By Kwame Okoampa-Ahoofe, Jr., Ph.D.
Garden City, New York
Dec. 30, 2015
E-mail: okoampaahoofe@optimum.net
Don’t get me wrong; Ghana as a country is quite significant in its own right. It also has quite an enviable sociopolitical and cultural history. But that is about all that there is to the country presently. In the global scheme of politics, economics and culture, our country pales far in significance to the image and stature it ought to be sporting by now. And this has absolutely nothing to do with the way and manner in which Ghanaian journalists project the image and reputation of the country abroad. In the pre-Internet era, what the 2016 Presidential Candidate of Ghana’s main opposition New Patriotic Party (NPP) cautioned media operatives about recently would have been smack-dab on point or target (See “Ghana’s Reputation Hinges on 2016 Election – Akufo-Addo” Starrfmonline.com / Ghanaweb.com 12/30/15).
What media operatives – or pressmen and women – often report is far more mediated and/or modulated by the behavior, policies and actions of politicians and the leaders of the various fields of human endeavor, than the private and collective perspectives of these information purveyors themselves. For at the end of the day, agree with it or not, journalists closely monitor, reflect on and then produce for public consumption the goings-on at the highest levels of government, as well as the lowest levels of society. And inasmuch as the media may be aptly envisaged to wield considerable political clout, largely in the form of image-making, opinion-shaping and image-breaking, of course, nevertheless, the pulse of any civilized society or one that is steadily approaching the status of democratic civilization/civility like Ghana, is predominantly regulated by the caliber of the leadership produced by the concerned society.
The most acute problem of the Ghanaian media, particularly the non-entrepreneurial aspect of the media, composed largely of print and electronic media operatives, is working conditions or the right and privilege of being afforded a comfortable and livable paycheck or livelihood. And so politicians like President John Dramani Mahama and Nana Akufo-Addo do not creditably advance the cause of the operatives of the proverbial Fourth Estate when they harp on the imperative need for the media to be circumspect in how they select and present the news for the consumption of the public, both local and foreign.
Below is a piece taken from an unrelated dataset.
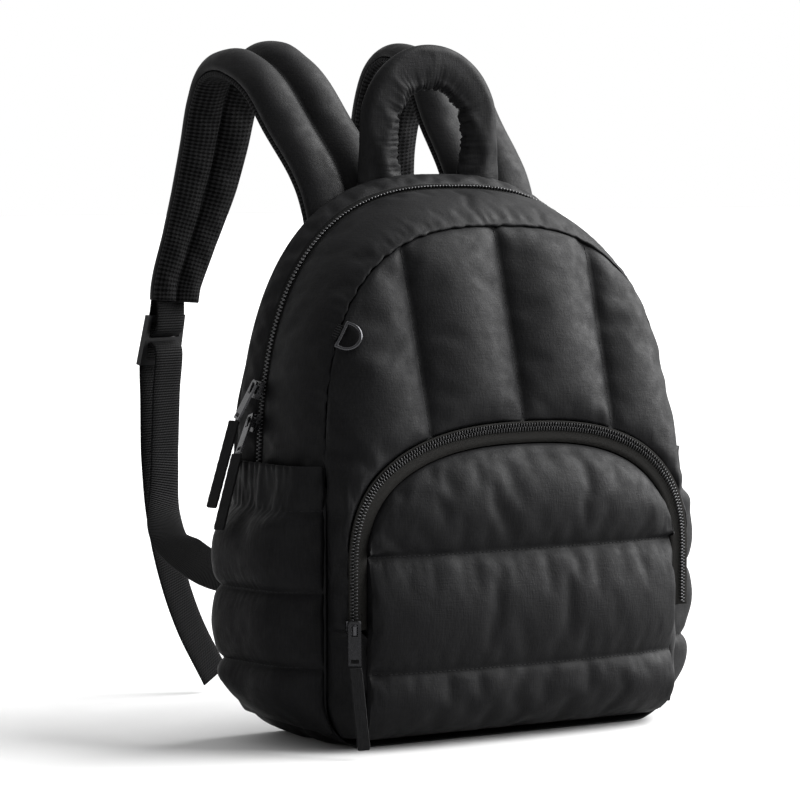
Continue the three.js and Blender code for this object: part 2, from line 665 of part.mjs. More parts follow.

In recent months, both two major leaders have had quite a bit to say about the generally lackluster performance of the national media. Both leaders also have a remarkable relationship with the media as an institution. Nana Akufo-Addo has been widely associated with the print media, largely with the proprietary or the managerial side of the media, in the form of his newspaper The New Statesman, which he allegedly inherited from his judicial-luminary father and former ceremonial president, Justice Edward Akufo-Addo, which prides itself in being the foremost consistently and longest-continuously published daily in the country. President Mahama has also been variously called a communications and/or media expert and a historian.
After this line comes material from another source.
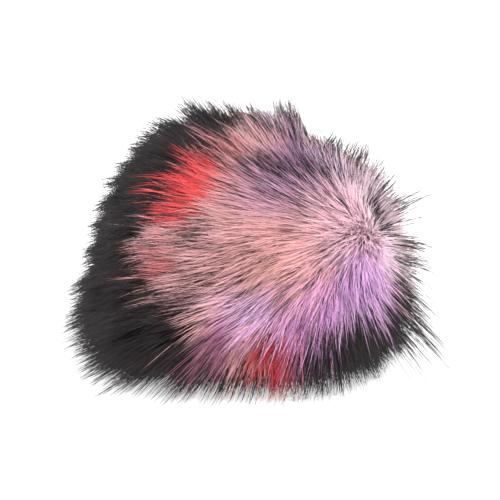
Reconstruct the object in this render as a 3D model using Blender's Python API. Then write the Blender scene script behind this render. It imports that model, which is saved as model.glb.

Whatever the reality of what the much older professional lawyer and his younger political rival and/or break-neck competitor may think of the media, one thing they each could do more of in order to healthily induce the development and production of the caliber of media operatives both seem to closely agree is desired in the country, if democratic accountability is to be advanced and enviably promoted, is to vigorously campaign for the working conditions of journalists and other media operatives to be significantly improved. In other words, merely issuing pontifical statements about what media operatives ought to be doing with their skills and talents would not cut it, even as Gen. Colin Powell would have forthrightly and poignantly put it.
Cast more pointedly, what Messrs. Akufo-Addo and Mahama need to do is to put their wallets where their mouths are. I also just happen not to fully agree that much of the outcome of Election 2016 depends on the tack/approach taken by reporters and other media operatives in the coverage of the same. Actually, much more depends on how politicians conduct themselves, both in public and private, vis-à-vis the entire electoral and electioneering process. For believe me, you can always count on the crème-de-la-crème of the Ghanaian journalistic cohort to call the shots as they see it, both objectively and subjectively. There is, of course, the rented press, so-called. Virtually every country has it. They are almost invariably wired to play their tunes the loudest wherever the manna of cedi/dollar notes rain down the hardest.
The rented press has also been observed to be most effective in countries where the lot of media operatives leaves much to be desired. Which means quite a remarkable slew of countries. This is where Ghana can beneficently angle up in order to acquire the enviable status of a standout. It is a leadership policy responsibility. For ultimately, journalists do not ply their trade in a vacuum, even as a soldier has been routinely said to walk on his/her stomach.